Ils ne s'apprécient guère. Et le font savoir par éditoriaux de presse interposés. Leur sujet de discorde permanente? L'impact de la fiscalité. Tout a commencé il y a des années,lorsque Salin, dégainant le premier, avait traité Piketty d'obscurantiste, de pragmatique approximatif, et d'incohérent. Piketty avait alors répliqué en traitant Salin d'idéologue qui ne lit pas. Ce n'était que le début… Lors de la récente querelle autour du jury de "l'agrégation" du supérieur en économie, durant laquelle le jury 2004, présidé par Salin, avait été attaqué, Piketty avait indirectement déclaré que la place de Salin relevait du fonctionnement mandarinal de l'université française, et pas de ses compétences. Ce qui était vrai, mais l'était tout autant pour les jurys précédents, présidés par d'autres que Salin.

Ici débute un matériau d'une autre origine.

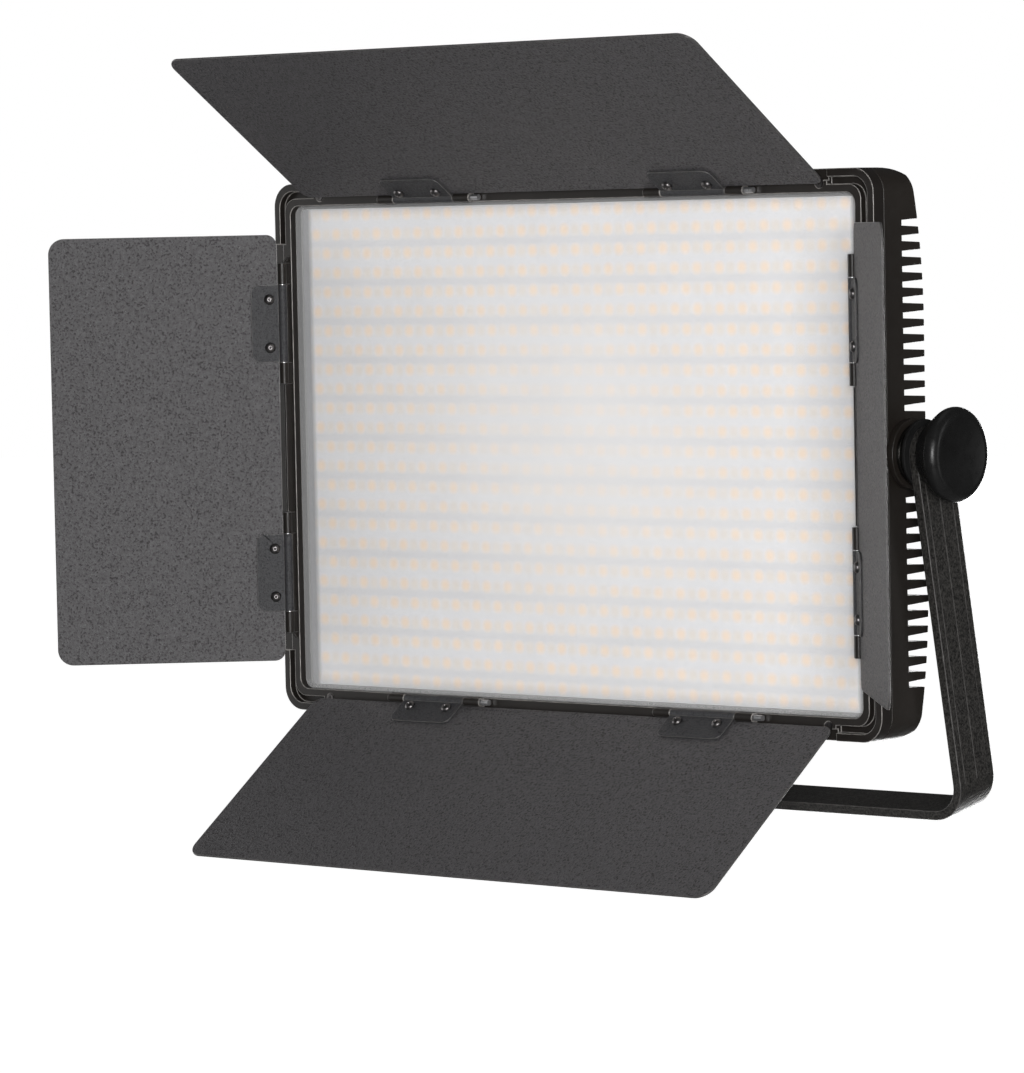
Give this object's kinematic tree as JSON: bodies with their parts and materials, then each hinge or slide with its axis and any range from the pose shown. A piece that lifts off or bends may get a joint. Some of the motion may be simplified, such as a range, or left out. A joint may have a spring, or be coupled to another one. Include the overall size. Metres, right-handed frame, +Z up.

Et donc, cette semaine, la querelle reprend. A peine Piketty publie-t-il un article dans Libération indiquant qu'il n'y a "aucune justification économique solide pour supprimer l'impôt sur les successions" que Salin rétorque dans le Figaro "concernant les droits de succession, il n'y a pas d'autre réforme digne d'intérêt que de les supprimer". Ces deux-là, décidément, s'adorent.

La différence essentielle entre Piketty et Salin ne peut pas être résumée à une querelle entre le savant et l'idéologue, concluant à la supériorité logique du premier sur le second. S'il est certain que Salin a une idéologie très marquée - le libertarianisme - Piketty a, lui aussi, un point de vue politique, de centre-gauche, qu'il ne cache pas. Ses sujets de prédilection - l'impôt, les inégalités, ses choix en matière de fiscalité, sont influencés par ce point de vue. La différence entre les deux se situe à un autre niveau.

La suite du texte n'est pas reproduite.